- _Task details_
Return exactly the listing's lines, from its first line to the line holding "return REAR_TYRE_OUTER_Y - depth", ends included.

* Start Supplied data *

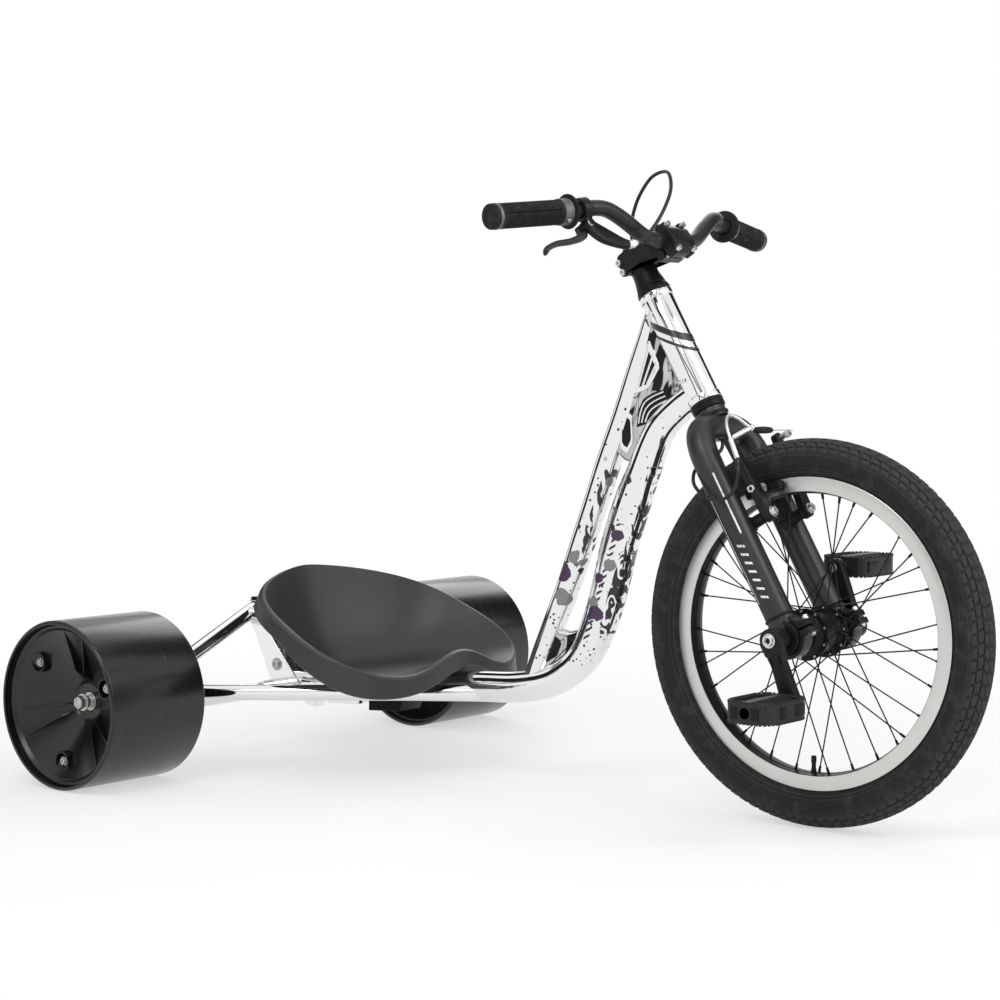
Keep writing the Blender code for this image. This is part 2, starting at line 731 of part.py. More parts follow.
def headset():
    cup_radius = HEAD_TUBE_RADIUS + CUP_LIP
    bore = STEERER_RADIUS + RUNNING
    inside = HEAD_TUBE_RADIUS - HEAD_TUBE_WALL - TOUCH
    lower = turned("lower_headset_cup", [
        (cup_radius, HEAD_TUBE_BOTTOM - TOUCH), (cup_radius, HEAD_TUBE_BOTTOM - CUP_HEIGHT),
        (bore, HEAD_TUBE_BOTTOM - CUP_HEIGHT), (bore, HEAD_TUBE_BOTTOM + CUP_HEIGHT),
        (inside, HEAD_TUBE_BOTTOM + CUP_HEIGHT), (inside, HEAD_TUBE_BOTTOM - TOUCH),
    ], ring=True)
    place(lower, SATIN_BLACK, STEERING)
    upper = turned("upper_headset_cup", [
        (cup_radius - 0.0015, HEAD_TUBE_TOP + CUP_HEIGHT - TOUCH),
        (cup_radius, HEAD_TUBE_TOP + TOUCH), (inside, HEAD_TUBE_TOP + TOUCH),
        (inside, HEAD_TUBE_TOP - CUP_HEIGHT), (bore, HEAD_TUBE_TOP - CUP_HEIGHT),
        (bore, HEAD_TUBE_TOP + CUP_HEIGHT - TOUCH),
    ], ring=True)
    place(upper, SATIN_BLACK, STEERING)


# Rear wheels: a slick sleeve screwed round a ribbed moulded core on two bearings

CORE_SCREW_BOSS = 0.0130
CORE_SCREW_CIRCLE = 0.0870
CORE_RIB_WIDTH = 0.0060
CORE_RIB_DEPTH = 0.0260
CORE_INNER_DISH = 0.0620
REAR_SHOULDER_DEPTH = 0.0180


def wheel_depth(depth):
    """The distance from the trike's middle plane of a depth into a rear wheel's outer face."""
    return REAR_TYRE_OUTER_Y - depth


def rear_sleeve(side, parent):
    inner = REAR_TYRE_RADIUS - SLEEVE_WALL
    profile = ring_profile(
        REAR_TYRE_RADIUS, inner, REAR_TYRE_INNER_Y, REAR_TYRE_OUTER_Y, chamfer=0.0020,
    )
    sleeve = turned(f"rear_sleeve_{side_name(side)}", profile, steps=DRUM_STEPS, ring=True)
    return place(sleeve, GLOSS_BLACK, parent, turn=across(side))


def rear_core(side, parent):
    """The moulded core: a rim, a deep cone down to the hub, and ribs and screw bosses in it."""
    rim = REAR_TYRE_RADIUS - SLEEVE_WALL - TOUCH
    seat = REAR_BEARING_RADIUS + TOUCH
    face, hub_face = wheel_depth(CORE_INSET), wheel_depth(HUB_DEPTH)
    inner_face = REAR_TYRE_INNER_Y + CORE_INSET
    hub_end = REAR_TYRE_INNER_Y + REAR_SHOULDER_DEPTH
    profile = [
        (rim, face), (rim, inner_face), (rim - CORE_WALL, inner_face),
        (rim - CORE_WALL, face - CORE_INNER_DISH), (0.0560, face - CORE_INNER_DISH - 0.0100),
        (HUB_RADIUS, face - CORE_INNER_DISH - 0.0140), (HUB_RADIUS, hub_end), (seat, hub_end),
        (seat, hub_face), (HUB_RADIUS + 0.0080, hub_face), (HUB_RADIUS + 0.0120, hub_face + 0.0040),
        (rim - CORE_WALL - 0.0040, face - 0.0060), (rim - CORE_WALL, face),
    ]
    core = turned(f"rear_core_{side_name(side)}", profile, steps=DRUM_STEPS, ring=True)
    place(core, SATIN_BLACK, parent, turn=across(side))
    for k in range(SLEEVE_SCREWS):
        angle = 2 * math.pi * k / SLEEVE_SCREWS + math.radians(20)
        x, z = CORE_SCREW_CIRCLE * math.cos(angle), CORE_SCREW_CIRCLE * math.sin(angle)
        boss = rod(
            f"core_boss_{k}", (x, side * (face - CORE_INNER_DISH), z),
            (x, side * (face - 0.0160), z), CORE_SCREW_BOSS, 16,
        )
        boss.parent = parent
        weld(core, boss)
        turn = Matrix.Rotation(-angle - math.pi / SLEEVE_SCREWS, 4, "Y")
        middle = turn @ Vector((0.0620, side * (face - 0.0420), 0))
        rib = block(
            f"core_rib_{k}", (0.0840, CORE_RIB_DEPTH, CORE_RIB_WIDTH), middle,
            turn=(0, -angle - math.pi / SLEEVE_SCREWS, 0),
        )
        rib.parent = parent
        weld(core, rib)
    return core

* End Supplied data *

- _Exercise solution_
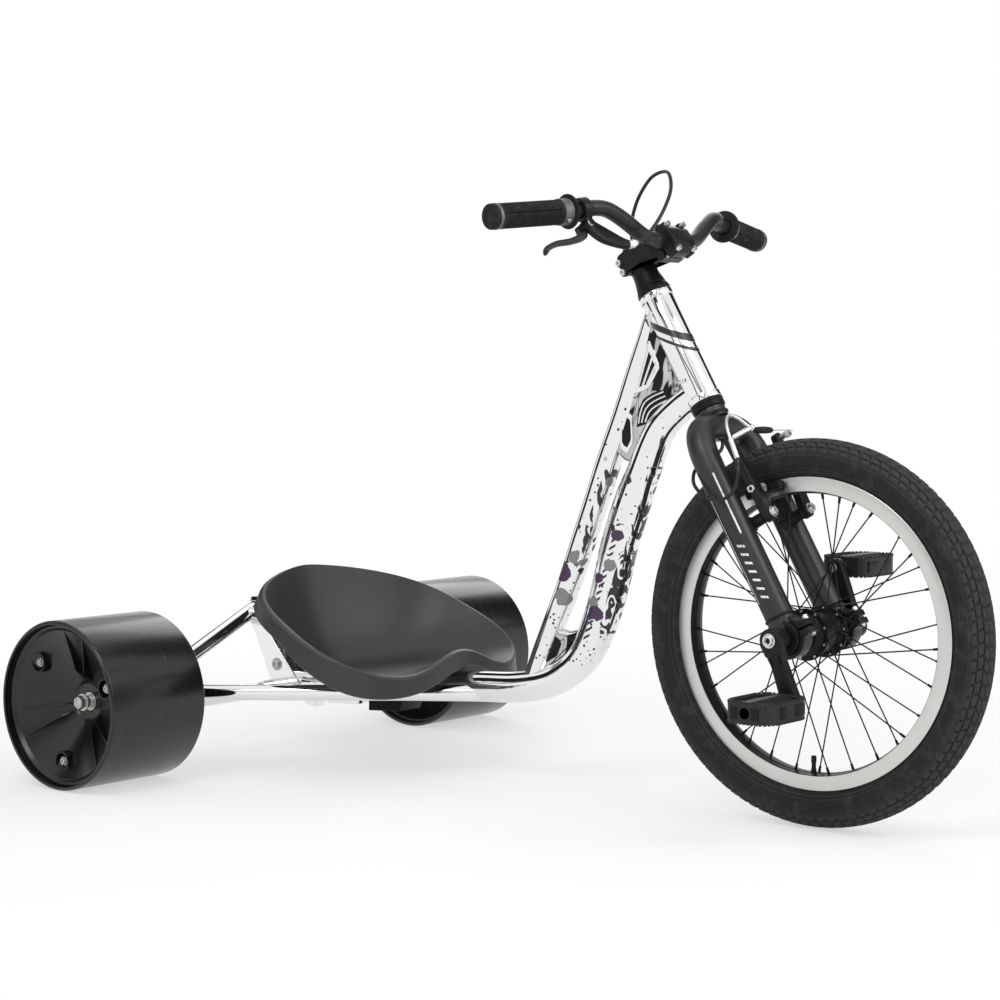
Keep writing the Blender code for this image. This is part 2, starting at line 731 of part.py. More parts follow.
def headset():
    cup_radius = HEAD_TUBE_RADIUS + CUP_LIP
    bore = STEERER_RADIUS + RUNNING
    inside = HEAD_TUBE_RADIUS - HEAD_TUBE_WALL - TOUCH
    lower = turned("lower_headset_cup", [
        (cup_radius, HEAD_TUBE_BOTTOM - TOUCH), (cup_radius, HEAD_TUBE_BOTTOM - CUP_HEIGHT),
        (bore, HEAD_TUBE_BOTTOM - CUP_HEIGHT), (bore, HEAD_TUBE_BOTTOM + CUP_HEIGHT),
        (inside, HEAD_TUBE_BOTTOM + CUP_HEIGHT), (inside, HEAD_TUBE_BOTTOM - TOUCH),
    ], ring=True)
    place(lower, SATIN_BLACK, STEERING)
    upper = turned("upper_headset_cup", [
        (cup_radius - 0.0015, HEAD_TUBE_TOP + CUP_HEIGHT - TOUCH),
        (cup_radius, HEAD_TUBE_TOP + TOUCH), (inside, HEAD_TUBE_TOP + TOUCH),
        (inside, HEAD_TUBE_TOP - CUP_HEIGHT), (bore, HEAD_TUBE_TOP - CUP_HEIGHT),
        (bore, HEAD_TUBE_TOP + CUP_HEIGHT - TOUCH),
    ], ring=True)
    place(upper, SATIN_BLACK, STEERING)


# Rear wheels: a slick sleeve screwed round a ribbed moulded core on two bearings

CORE_SCREW_BOSS = 0.0130
CORE_SCREW_CIRCLE = 0.0870
CORE_RIB_WIDTH = 0.0060
CORE_RIB_DEPTH = 0.0260
CORE_INNER_DISH = 0.0620
REAR_SHOULDER_DEPTH = 0.0180


def wheel_depth(depth):
    """The distance from the trike's middle plane of a depth into a rear wheel's outer face."""
    return REAR_TYRE_OUTER_Y - depth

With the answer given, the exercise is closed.